Sięgając pamięcią wstecz: Jedwabne - koszmar z dzieciństwa
Na początku wspomniałam, że nasz redakcyjny Gość spędził dzieciństwo
w pobliżu Jedwabnego. Podzielił się w związku z tym wielkim bólem
z powodu historycznego fałszu, jaki wrogowie Polaków próbują narzucić
nam po ponad 60 latach od dramatycznych wydarzeń wojennych. Dla niego
prawda jest oczywista: to Niemcy mordowali Żydów, to oni wprowadzili
na nasze ziemie holocaust. Jako dziecko sam popędzany był batami
przez Niemców, na jego oczach odbywało się wiele niemieckich zbrodni.
W Zabielu, w rodzinnej wiosce, spotykał komisarza z Kolna, który
strzelał do Żydów przed śniadaniem lub przed obiadem, zabijając swe
ofiary na drodze lub w ich domach, i dopiero gdy się wyżył w ten
okrutny sposób, zasiadał do posiłku. Ks. prał. Podeszwik jako dziecko
był świadkiem mordowania Żydów z Kolna, wywożonych pod las, kilometr
za jego wioską. Słyszał strzały niemieckich karabinów. Po odjeździe
Niemców widział, jak ziemia jeszcze ruszała się po tym straszliwym
mordzie. Zacytował również słowa wypowiedziane wtedy przez jego babcię: "
Dziś mordują Żydów, jutro zabiorą się za nas".
Wspomniał też, jak poszedł raz ze stryjem do Przytuł.
Było to po wypędzeniu Rosjan z Kolna i okolic. Czuł swąd zwęglonych
ciał. Pamięta dokładnie, jak wtedy jego ciotka stwierdziła: "Niemcy
mordowali Żydów i spalili ich w stodole". To samo potem stało się
w Jedwabnem. Na koniec ks. prał. Podeszwik powiedział z wielkim bólem: "

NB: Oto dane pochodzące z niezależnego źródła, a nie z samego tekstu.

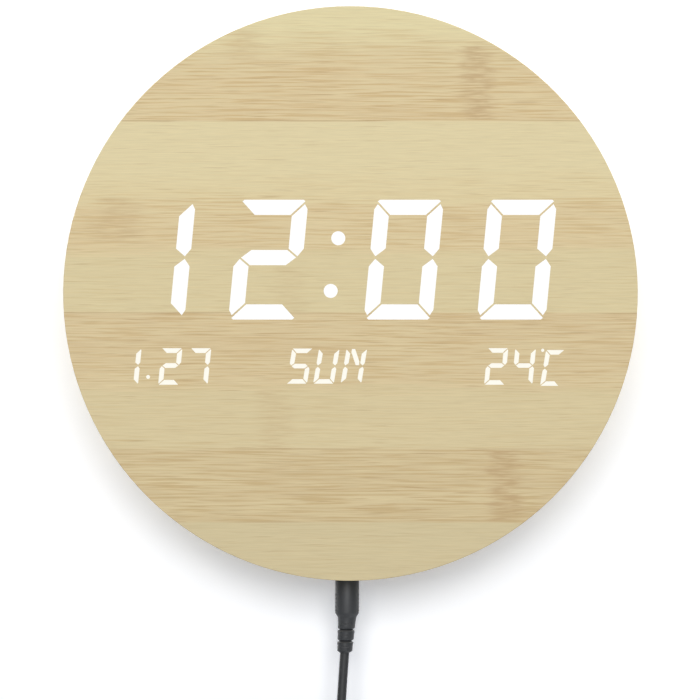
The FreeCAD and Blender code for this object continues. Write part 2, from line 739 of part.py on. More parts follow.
def build_cord():
    exit_point = relief_end()
    lead = [exit_point + V(*step) for step in cord_steps]
    tail = [exit_point + V(*step) for step in tail_steps]
    save("power_cord", tube_along(lead, cord_radius))
    save("cord_tail", tube_along(tail, cord_radius))
    half_width = (coil_columns - 1) / 2 * coil_turn_pitch + cord_radius
    half_height = (coil_layers - 1) / 2 * coil_turn_pitch + cord_radius
    outer_turn = coil_radius + half_height - cord_radius
    middle = V(lead[-1].x - outer_turn, (lead[-1].y + tail[0].y) / 2, lead[-1].z)
    section = box(middle.x + coil_radius - half_height, middle.x + coil_radius + half_height,
                  middle.y - half_width, middle.y + half_width, middle.z - 0.5, middle.z)
    outline = [f for f in section.Faces if abs(f.CenterOfMass.z - middle.z) < 0.01][0]
    coil = outline.revolve(middle, V(0, 1, 0), 360)
    save("cord_coil", coil.makeFillet(0.45 * cord_radius, [e for e in coil.Edges if e.Closed]))
    x0 = middle.x + coil_radius - half_height - seat_gap
    x1 = middle.x + coil_radius + half_height + seat_gap
    y0 = middle.y - half_width - seat_gap
    y1 = middle.y + half_width + seat_gap
    z0 = middle.z - tie_width / 2
    z1 = middle.z + tie_width / 2
    t = tie_thickness
    strap = rounded_bar(x0 - t, x1 + t, y0 - t, y1 + t, z0, z1, cord_radius + t)
    save("cord_tie", strap.cut(rounded_bar(x0, x1, y0, y1, z0, z1, cord_radius)))
    build_usb_plug(tail[-1])


def build_usb_plug(foot):
    """The plug hangs under the cord's end: relief, moulded body, then the metal shell."""
    relief = Part.makeCone(cord_radius + 0.6, cord_radius + 1.6, usb_relief_length, foot, V(0, 0, -1))
    top = foot.z - usb_relief_length
    low = top - usb_body_length
    body = box(foot.x - usb_body_width / 2, foot.x + usb_body_width / 2, foot.y - usb_body_depth / 2,
               foot.y + usb_body_depth / 2, low, top)
    body = body.makeFillet(2.0, body.Edges).fuse(relief).removeSplitter()
    save("usb_plug_body", body)
    end = low - usb_shell_length
    wall = 0.4
    shell = box(foot.x - usb_width / 2, foot.x + usb_width / 2, foot.y - usb_depth / 2, foot.y + usb_depth / 2,
                end, low)
    hollow = box(foot.x - usb_width / 2 + wall, foot.x + usb_width / 2 - wall, foot.y - usb_depth / 2 + wall,
                 foot.y + usb_depth / 2 - wall, end, low)
    windows = [box(foot.x + x - 1.2, foot.x + x + 1.2, foot.y - usb_depth, foot.y + usb_depth, end + 6.0, end + 8.2)
               for x in (-2.8, 2.8)]
    save("usb_shell", shell.cut(hollow).cut(Part.Compound(windows)))
    tongue = box(foot.x - usb_width / 2 + wall, foot.x + usb_width / 2 - wall, foot.y,
                 foot.y + usb_depth / 2 - wall, end + 0.8, low)
    save("usb_tongue", tongue)
    contacts = [box(foot.x + x - 0.55, foot.x + x + 0.55, foot.y - 0.2, foot.y, end + 1.4, low - 5.0)
                for x in (-3.5, -1.2, 1.2, 3.5)]
    save("usb_contacts", Part.Compound(contacts))


build_face()
build_case()
build_display()
build_controls()
build_buttons()
build_slide_switch()
build_cover()
build_hanger()
build_battery()
build_inlet()
build_plug()
build_cord()
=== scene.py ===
import logging
import math
from collections.abc import Callable, Sequence
from dataclasses import dataclass, field
from enum import Enum
from functools import reduce

import bpy
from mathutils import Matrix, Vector


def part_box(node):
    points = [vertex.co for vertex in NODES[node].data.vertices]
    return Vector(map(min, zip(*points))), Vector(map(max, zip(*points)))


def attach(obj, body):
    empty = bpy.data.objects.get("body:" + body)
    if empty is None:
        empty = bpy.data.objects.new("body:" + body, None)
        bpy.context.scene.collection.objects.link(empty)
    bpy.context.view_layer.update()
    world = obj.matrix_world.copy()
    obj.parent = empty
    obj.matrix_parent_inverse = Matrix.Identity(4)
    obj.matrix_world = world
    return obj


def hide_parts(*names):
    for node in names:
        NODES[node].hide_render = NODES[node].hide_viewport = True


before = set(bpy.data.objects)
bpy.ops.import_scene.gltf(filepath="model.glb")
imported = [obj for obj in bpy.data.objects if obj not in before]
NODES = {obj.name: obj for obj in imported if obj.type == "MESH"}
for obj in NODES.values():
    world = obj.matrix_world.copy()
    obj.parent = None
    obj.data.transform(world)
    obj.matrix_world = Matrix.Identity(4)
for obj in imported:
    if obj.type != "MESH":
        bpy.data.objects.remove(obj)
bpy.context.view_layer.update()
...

To Niemcy przynieśli nieszczęścia i zbrodnie. Jakże można dziś głosić,
że miejscowa polska ludność zabijała Żydów, skoro nikt z nas nie
mógł nawet posiadać broni. Po holocauście w Polsce i w Europie, było
dla wszystkich oczywiste, że mordercami są Niemcy, a nie Polacy".
Ks. Podeszwik podał nazwiska wielu naocznych świadków zbrodni w Jedwabnem,
których osobiście znał i z którymi miał okazję o tych faktach rozmawiać.
Nie jest w stanie pojąć, jak może ktoś uwierzyć w ten wielki fałsz,
który po kilkudziesięciu latach od zakończenia wojny pojawił się
w związku ze zbrodnią w Jedwabnem.
Redakcyjna lekcja wdzięczności
Dziękujemy ks. prał. Władysławowi Podeszwikowi za solidną lekcję wdzięczności, którą tak pięknie przeprowadził w redakcji Niedzieli. Na pewno wiele się nauczyliśmy od tego doświadczonego Kapłana, przede wszystkim częściej będziemy w swoim życiu mówić: "Bóg zapłać".